An besagtem Morgen sammelte die SVP unter anderem für ihre „Grenz­schutz­in­itia­tive“ – ein erneuter Versuch, in ihre liebste poli­ti­sche Kerbe zu schlagen: Stim­mung machen gegen Asyl­su­chende. Die Initia­tive fordert, nur noch einen Bruch­teil aufzu­nehmen und Personen innert 90 Tagen ausschaffen zu können. Zudem sollen „illegal Einge­wan­derte“ von sämt­li­chen Sozi­al­lei­stungen ausge­schlossen werden. Das Sozi­al­hil­fe­ni­veau von vorläufig Aufge­nom­menen ist bereits jetzt tiefer als regu­läre kanto­nale Sozi­al­hilfe. Abge­wie­sene Asyl­su­chende erhalten schon heute keine regu­läre Unter­stüt­zung, sondern ledig­lich Nothilfe: Nahrung, einen Schlaf­platz und medi­zi­ni­sche Grundversorgung.

Etablierte auto­ri­täre Kräfte können in der Schweizer Logik nicht unde­mo­kra­tisch sein.

Auch für die von drei Milli­ar­dären lancierte „Kompass-Initia­tive“ sammelte die SVP Unter­schriften. Sie gibt vor, die Demo­kratie zu stärken und den Einfluss der Schweiz in der EU zu erhöhen. Tatsäch­lich aber würde sie demo­kra­ti­sche Prozesse schwä­chen, indem sie verlangt, dass sämt­liche wich­tigen Staats­ver­träge dem obli­ga­to­ri­schen Refe­rendum mit Stän­de­mehr unter­stellt werden – ein Mecha­nismus, der den Willen der Bevöl­ke­rung massiv verzerrt.

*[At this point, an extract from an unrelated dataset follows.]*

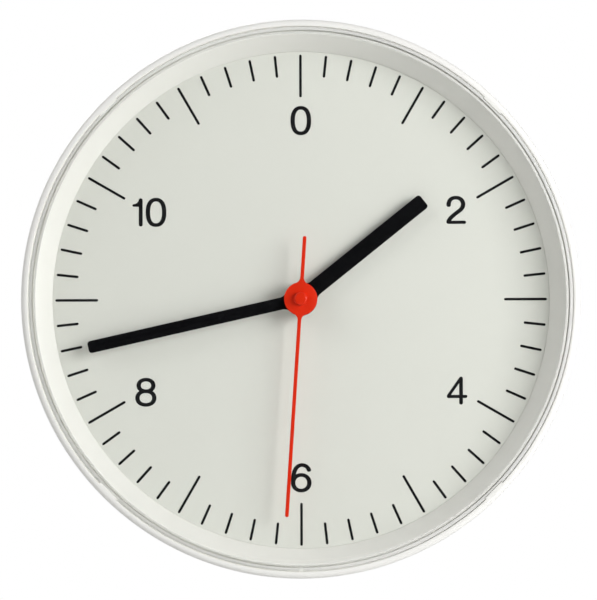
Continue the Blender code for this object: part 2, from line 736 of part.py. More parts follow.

So würde die Stimme einer Urnerin bis zu 41-mal mehr zählen als die einer Zürcherin. Das Ziel der Initia­tive ist offen­kundig: rechts­na­tio­nale Kräfte zu stärken und den poli­ti­schen Einfluss von Milli­ar­dären auszu­bauen, die sich über kleine, konser­va­tive Kantone ihre Stel­lung sichern.

Die SVP bezeich­nete den Sirup-Angriff als „Into­le­ranz der vermeint­lich Tole­ranten“ – ein Narrativ, das von vielen Medien bereit­willig über­nommen wurde, ohne die Ironie darin zu erkennen: Ausge­rechnet jene rechts­kon­ser­va­tive bis rechts­extreme Partei, die als Vorbild für Grup­pie­rungen wie die AfD dient – deren Verbot aktuell heftig disku­tiert wird – und die sich aktiv am Abbau demo­kra­ti­scher Struk­turen betei­ligt, sorgt sich um Intoleranz.

Das soge­nannte Tole­ranz­pa­ra­doxon lässt sich auf poli­ti­sche Akteure wie die SVP beson­ders gut anwenden: Wenn eine Gesell­schaft into­le­rante Kräfte unbe­grenzt tole­riert, riskiert sie, dass diese die Frei­heiten nutzen, um sie abzu­schaffen – etwa durch Hetze, Angriffe auf Minder­heiten oder auto­ri­täre Machtübernahme.

Die Spon­tan­ak­tion brachte süsse Abwechs­lung in den bitteren Kampf gegen rechts.

Auch Tele­Züri liess sich nicht lumpen und zog zur Einord­nung der Sirup-Aktion einen „Gewalt­ex­perten“ heran, der sie als „unschwei­ze­risch und unde­mo­kra­tisch“ verur­teilte. Unschwei­ze­risch war sie tatsäch­lich – sie war spontan, kreativ und konse­quent. Sie als unde­mo­kra­tisch zu diffa­mieren, offen­bart einen tief verwur­zelten Schweizer Reflex: Etablierte auto­ri­täre Kräfte wie die SVP gelten hier­zu­lande kaum je als unde­mo­kra­tisch – weil sie durch das bürger­liche Mehr legi­ti­miert sind.

Mit der Demo­kratie verhält es sich jedoch wie mit der Tole­ranz: Auch sie kann sich selbst abschaffen. Die SVP wird zwar durch keine Sirup­at­tacke dieser Welt in der kleb­rigen Versen­kung verschwinden – im Gegen­teil: Solche Aktionen verschaffen ihr vermut­lich eher Aufmerk­sam­keit und stärken ihre bequeme Opfer­rolle. Aber immerhin: Diese Spon­tan­ak­tion brachte süsse Abwechs­lung in den bitteren Kampf gegen rechts.